Regardless of what anyone thinks about gun laws, or even celebrity culture (or Kim Kardashian in particular), no one in Kardashian's situation should be expected to be armed or to fight back, especially when multiple armed intruders are pointing their weapons and making her fear for her life.

Despite the huge lack of compassion over the fact that a human being who thought she was safe just had strangers break into her hotel room, point a gun at her head, and take her things, it's also not entirely surprising that news of the Kardashian robbery has evoked this kind of response. Gun legislation is, after all, a hugely-polarizing issue in the United States, and many Americans feel that restrictions on guns are unnecessary and violate their constitutional rights. In fact, the rhetoric around France's gun control on Twitter today isn't all that dissimilar from comments that were made after the Charlie Hebdo shooting in Paris in 2015, when many Americans argued that France's strict gun laws pretty much left them vulnerable against the extremely restricted, high-powered Kalashnikov rifles used by the attackers, according to The Washington Post.

In France, gun ownership requires licenses, stringent background checks, and psychological evaluations, and owning a gun illegally could land you in prison for up to seven years.

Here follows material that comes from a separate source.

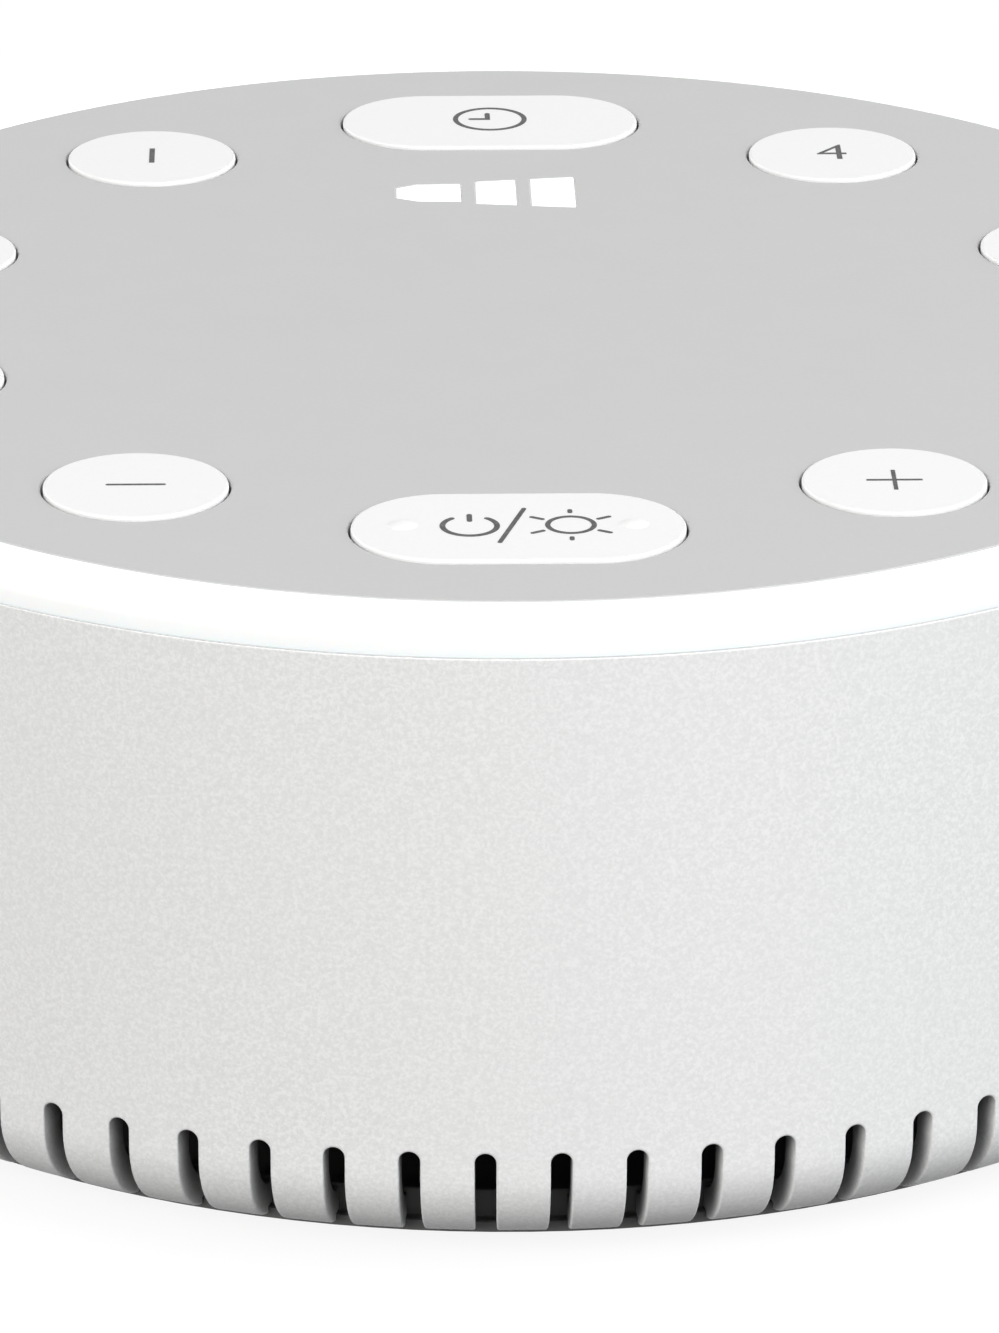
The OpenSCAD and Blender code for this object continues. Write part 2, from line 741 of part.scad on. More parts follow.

In the case of the Charlie Hebdo attack (and, quite possibly, in the Kardashian incident as well), the guns were almost certainly illegal, and could have been purchased on France's black market. But assuming that the fact that illegal gun ownership exists means that gun laws don't work is misguided. And assuming that, somehow, France's legislation against guns has anything to do with the fact that Kardashian was robbed in her hotel room is even more so.

According to Mother Jones, National Rifle Association Executive Vice President president Wayne LaPierre has said that, "The only thing that stops a bad guy with a gun is a good guy with a gun." In other words, less restriction on gun ownership would theoretically allow people to protect themselves and others — but is that true? According to New Scientist, a 2009 University of Pennsylvania found that "people who carried guns were 4.5 times as likely to be shot and 4.2 times as likely to get killed compared with unarmed citizens." And according to the University of Sydney's Gun Policy project, the rate of gun homicides in France in 2013 was about 0.22 per 100,000 people, compared to 3.54 per 100,000 in the United States in the same year. What's more is that, according to The Washington Post, in other countries with strict gun safety laws, like the U.K., guns have actually become very rare and difficult to access.

In the case of Kardashian, the fact that she has previously spoken out in favor of stricter gun legislation is certainly only further fueling those who want to use the robbery as a point about gun laws. According to The Daily Mail, Kardashian tweeted about gun safety following the mass shooting at Pulse nightclub in Orlando, calling for politicians to make it illegal for those on terrorist watch lists to buy guns:

But the fact remains that, whether she had an opinion about gun legislation — or, whether she happened to be in a country with strict gun laws, or whether she happened to be armed, or whether she had any kind of connection in any kind of way to a conversation about gun laws — the fact is that she is a victim of violence. No matter what the situation, she has no responsibility to feel anything other than scared and violated, and arguing otherwise is shaming her for going through what must have been the scariest experience of her life.

By the same token, Kardashian also doesn't deserve the comments about how she supposedly deserved it for being rich and famous (?), or how it doesn't matter because it was just jewelry. As many users have already pointed out on Twitter, the fact that she is rich isn't ever an invitation to be robbed at gun point, and honestly? I feel pretty confident that Kardashian cares much less about her stolen jewelry than she does about the fact that she could have died because a bunch of criminals decided to break into her hotel room.

Honestly, I get it: Kim Kardashian is the kind of celebrity a lot of people love to hate. And if you want to hate on her for what she wears or what she does on TV, or for, well, whatever she does as a public figure, then that's your own prerogative. But shaming her for having armed robbers storm into her hotel room in the middle of the night? No one should ever be blamed for that.